Monday, January 25, 2010

Fuck(, it's) the police!

Three shadows in the rafters dressed in dark clothing fall suddenly silent at the heavy footsteps below. We can see him walking two floors below us, or more we can see his flashlight at the bottom of the drop. A door closes and we hear the footsteps fade into the next room.

"Oink," one of my friends giggles, "oink oink oink!"

"This place is getting busier and busier, we may need to move on."

***
When it drizzled we all piled back into the house and under the makeshift tent, and when the sun returned we piled back out to the grills in the parking lot with fresh beers. Spirits were high; both among the partygoers and in the bottles Hammertime was using to make me another SoCo and lime.

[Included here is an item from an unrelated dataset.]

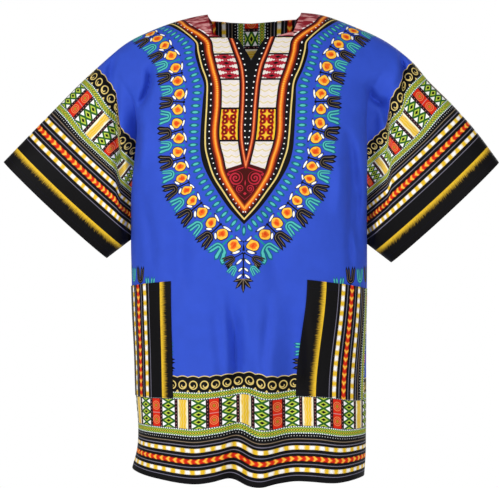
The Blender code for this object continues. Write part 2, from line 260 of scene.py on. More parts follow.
# Table of half the body that any place on the cloth is read from, with true distances along the cloth
class HalfBody:
    def __init__(self, side, face):
        self.side, self.face = side, face
        upper = cut["underarm"] * (1 - np.cos(np.linspace(0, np.pi, 170))) / 2
        self.downs = np.r_[upper, np.linspace(cut["underarm"], cut["length"], 110)[1:]]
        self.shares = np.linspace(0.0, 1.0, 110)
        points = np.array([bodyRow(side, face, float(down), self.shares) for down in self.downs])
        across, along = lengthsOf(points, 1), lengthsOf(points, 0)
        # The print's rows lie level across the chest
        level = np.array([np.interp(0.30, -points[:, j, 2], along[:, j]) for j in range(len(self.shares))])
        along = along + (level[0] - level)[None]
        self.values = np.concatenate([points, across[..., None], along[..., None]], axis=2)

    # x, y, z, true distance across and true distance down, at distances out and down the cut
    def at(self, mark, down):
        share = np.clip(mark / cut["bodyHalf"], 0.0, 1.0) * (len(self.shares) - 1)
        j = np.clip(share.astype(int), 0, len(self.shares) - 2)
        i = np.clip(np.searchsorted(self.downs, down, side="right") - 1, 0, len(self.downs) - 2)
        v = np.clip((down - self.downs[i]) / (self.downs[i + 1] - self.downs[i]), 0.0, 1.0)[..., None]
        u = (share - j)[..., None]
        table = self.values
        return (
            (1 - u) * (1 - v) * table[i, j] + u * (1 - v) * table[i, j + 1]
            + (1 - u) * v * table[i + 1, j] + u * v * table[i + 1, j + 1]
        )

    # Where a place of the flat cut goes once the neckline and the pocket have bent the cloth
    def bent(self, mark, down):
        mark, down = np.array(mark, float), np.array(down, float)
        rim, neck, blend = cut["rim"][self.face], cut["neck"][self.side], cut["neckBlend"]
        side, edge = (table[self.face, self.side] for table in (neckSide, neckEdge))
        inside = (mark <= neck + 1e-9) & (down < blend)
        ease = np.where(down <= rim, 1.0, 1.0 - smoothStep(rim, blend, down))
        pulled = mark * np.interp(down, side[:, 0], side[:, 1]) / neck
        lowered = down + (np.interp(pulled, edge[:, 0], edge[:, 1]) - rim) * ease
        down = np.where(inside & (down >= rim - 1e-9), lowered, down)
        mark = np.where(inside, pulled, mark)
        if self.side == "right":
            weight = smoothStep(0.03, 0.11, mark) * (1.0 - smoothStep(0.265, cut["bodyHalf"], mark))
            mark = mark - cut["pocketLean"] * weight * smoothStep(cut["pocketTop"], cut["pocketBottom"], down)
        return mark, down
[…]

The majority of the party did not need Hammertime's extensive bartending talents to wind up a bit besides themselves and removed from their common sense, and whoever had placed the grill under an open window on the third floor might not have had much common sense to remove. The third floor residents had never been on the best terms with the rest of unit 66 to begin with, and it wasn't too long before rumors of the police having been called on the party were flying thick as underclassmen began slinking away from the scene. I caught out of the corner of my eye Magpie vaulting up onto the railing of the first floor deck and from there onto the garage roof, bottle of whiskey in hand bolting for the pinnacle of the structure roaring "Fuck the police!" the whole way. Reaching the top he stood there, still waving the jar and screaming his head off.

It wasn't actually the police who showed up the first time but the fire department. We got Magpie down from the roof prior to that, and convinced the 20 year old carrying an illegal firearm in one hand and a beer in the other to go back in the house just prior to their arrival. Py was dispatched to greet them, and aside from the fact that he was wearing a shirt which read "Fuck politics, I just want to burn shit down," it all went rather well. He laughed and considered changing shirts after that, but decided it would be useless after the fire department already left, much to our amusement when he later had to entertain a police squad car which had found our party particularly interesting.

***
"And," the officer leans in close to Py, "Do they let you do this at home?"

Its dark outside and we're standing on a rural bystreet not too far from the university. I'm facing one cop car, and I can tell there is another behind me from my shadow. There's a third one on my left and behind the one I am facing I can see two more. Ginger, Gilby and Py aren't doing a whole ton better.

"My dad...we lit these off when I was little...I thought fireworks were a fine-able offense in this state officer...not an arrest-able one..."

The officer leans over close to Py's face and raises his flashlight, "Oh?"


They rattled us for a significant amount of time before letting us go, enough that when I woke up the next morning and put on my black robe I was still thinking a bit of them.

It is tradition that the city police line the top of the crowd the graduation procession walks through, and as I strode to pomp and circumstance I suddenly found a hand on my shoulder and upon turning, a familiar grinning face. It was the same cop from the night before.

"You're being good today, aren't you Pika?"

A flippant giggling boy from my freshman dorm was in line right behind me, "oh HER officer, she's never up to anything good..."

***
"And his hand tightened on my shoulder," I reached out and pinched Brewer's shoulder next to me at the table for effect, "and I honestly stood there and thought 'man, if I don't get my diploma out of this, the scene at my graduation will be the least of my problems' so I bolted for it."

Brewer giggled and so did the rest of his team-mates. "So," he asked, "Did he chase?"

"Nah," I laughed, "I guess he was just taking an opportunity to fuck with me, see if he could scare me. He did a damn good job I'll admit..."

Captain grinned and split his chopsticks to dig into his meal, "That's 90% of a good cop's job you realize... scaring people into behaving."

Brewer giggled a little again, "Well, looks like most of them are only good at about half of it."